╔══
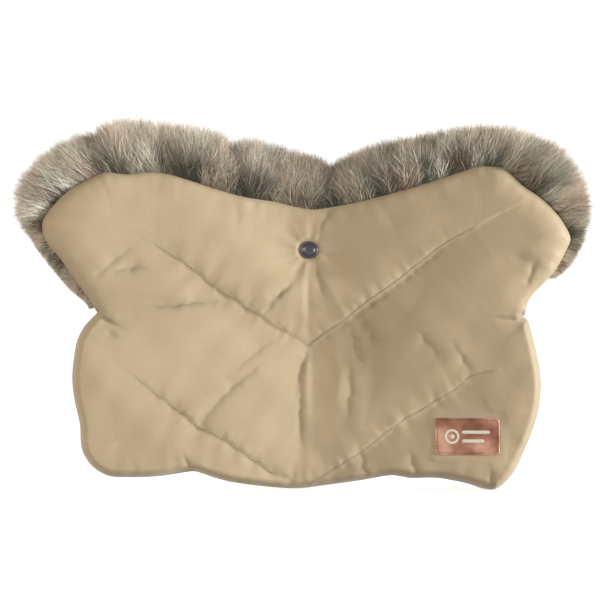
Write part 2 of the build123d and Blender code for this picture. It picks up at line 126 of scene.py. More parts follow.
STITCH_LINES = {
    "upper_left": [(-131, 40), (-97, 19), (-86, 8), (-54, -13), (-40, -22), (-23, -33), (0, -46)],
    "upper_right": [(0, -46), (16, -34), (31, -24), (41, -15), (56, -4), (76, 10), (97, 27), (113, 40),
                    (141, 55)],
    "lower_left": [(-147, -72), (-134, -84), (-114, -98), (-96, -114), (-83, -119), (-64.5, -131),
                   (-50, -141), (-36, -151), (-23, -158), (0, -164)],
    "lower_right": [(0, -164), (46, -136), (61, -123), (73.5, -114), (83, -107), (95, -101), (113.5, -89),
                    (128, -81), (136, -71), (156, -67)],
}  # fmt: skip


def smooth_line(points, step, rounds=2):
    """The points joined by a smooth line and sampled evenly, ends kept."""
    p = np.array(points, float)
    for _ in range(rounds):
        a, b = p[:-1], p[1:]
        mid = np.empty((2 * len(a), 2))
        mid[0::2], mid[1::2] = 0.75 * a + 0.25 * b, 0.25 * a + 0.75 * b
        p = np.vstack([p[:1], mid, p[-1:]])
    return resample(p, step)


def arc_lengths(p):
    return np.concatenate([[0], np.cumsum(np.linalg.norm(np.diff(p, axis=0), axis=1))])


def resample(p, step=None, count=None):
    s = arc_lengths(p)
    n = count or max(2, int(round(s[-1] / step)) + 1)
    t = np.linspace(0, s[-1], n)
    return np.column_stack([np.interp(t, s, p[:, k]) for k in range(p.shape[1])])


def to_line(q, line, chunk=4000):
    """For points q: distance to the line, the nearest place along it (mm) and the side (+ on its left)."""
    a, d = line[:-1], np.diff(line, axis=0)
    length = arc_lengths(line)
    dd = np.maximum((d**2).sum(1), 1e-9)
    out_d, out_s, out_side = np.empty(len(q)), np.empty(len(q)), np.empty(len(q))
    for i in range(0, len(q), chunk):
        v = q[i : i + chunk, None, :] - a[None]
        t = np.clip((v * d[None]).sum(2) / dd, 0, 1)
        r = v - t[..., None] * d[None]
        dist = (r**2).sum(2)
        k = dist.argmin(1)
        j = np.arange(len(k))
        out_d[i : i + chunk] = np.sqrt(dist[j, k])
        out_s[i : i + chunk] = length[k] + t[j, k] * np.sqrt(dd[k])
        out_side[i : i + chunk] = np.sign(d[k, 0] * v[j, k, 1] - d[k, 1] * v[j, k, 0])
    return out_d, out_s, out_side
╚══
◆ **Instructions to follow**
Extract all the material, leaving every line as it is.

◆ **Full solution**
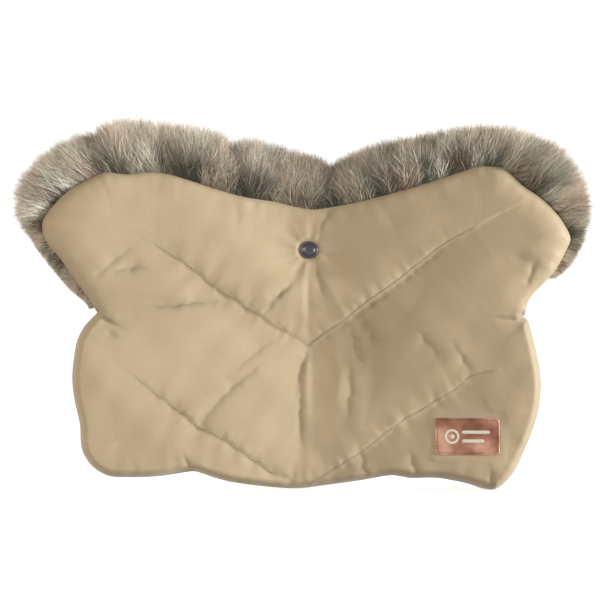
Write part 2 of the build123d and Blender code for this picture. It picks up at line 126 of scene.py. More parts follow.
STITCH_LINES = {
    "upper_left": [(-131, 40), (-97, 19), (-86, 8), (-54, -13), (-40, -22), (-23, -33), (0, -46)],
    "upper_right": [(0, -46), (16, -34), (31, -24), (41, -15), (56, -4), (76, 10), (97, 27), (113, 40),
                    (141, 55)],
    "lower_left": [(-147, -72), (-134, -84), (-114, -98), (-96, -114), (-83, -119), (-64.5, -131),
                   (-50, -141), (-36, -151), (-23, -158), (0, -164)],
    "lower_right": [(0, -164), (46, -136), (61, -123), (73.5, -114), (83, -107), (95, -101), (113.5, -89),
                    (128, -81), (136, -71), (156, -67)],
}  # fmt: skip


def smooth_line(points, step, rounds=2):
    """The points joined by a smooth line and sampled evenly, ends kept."""
    p = np.array(points, float)
    for _ in range(rounds):
        a, b = p[:-1], p[1:]
        mid = np.empty((2 * len(a), 2))
        mid[0::2], mid[1::2] = 0.75 * a + 0.25 * b, 0.25 * a + 0.75 * b
        p = np.vstack([p[:1], mid, p[-1:]])
    return resample(p, step)


def arc_lengths(p):
    return np.concatenate([[0], np.cumsum(np.linalg.norm(np.diff(p, axis=0), axis=1))])


def resample(p, step=None, count=None):
    s = arc_lengths(p)
    n = count or max(2, int(round(s[-1] / step)) + 1)
    t = np.linspace(0, s[-1], n)
    return np.column_stack([np.interp(t, s, p[:, k]) for k in range(p.shape[1])])


def to_line(q, line, chunk=4000):
    """For points q: distance to the line, the nearest place along it (mm) and the side (+ on its left)."""
    a, d = line[:-1], np.diff(line, axis=0)
    length = arc_lengths(line)
    dd = np.maximum((d**2).sum(1), 1e-9)
    out_d, out_s, out_side = np.empty(len(q)), np.empty(len(q)), np.empty(len(q))
    for i in range(0, len(q), chunk):
        v = q[i : i + chunk, None, :] - a[None]
        t = np.clip((v * d[None]).sum(2) / dd, 0, 1)
        r = v - t[..., None] * d[None]
        dist = (r**2).sum(2)
        k = dist.argmin(1)
        j = np.arange(len(k))
        out_d[i : i + chunk] = np.sqrt(dist[j, k])
        out_s[i : i + chunk] = length[k] + t[j, k] * np.sqrt(dd[k])
        out_side[i : i + chunk] = np.sign(d[k, 0] * v[j, k, 1] - d[k, 1] * v[j, k, 0])
    return out_d, out_s, out_side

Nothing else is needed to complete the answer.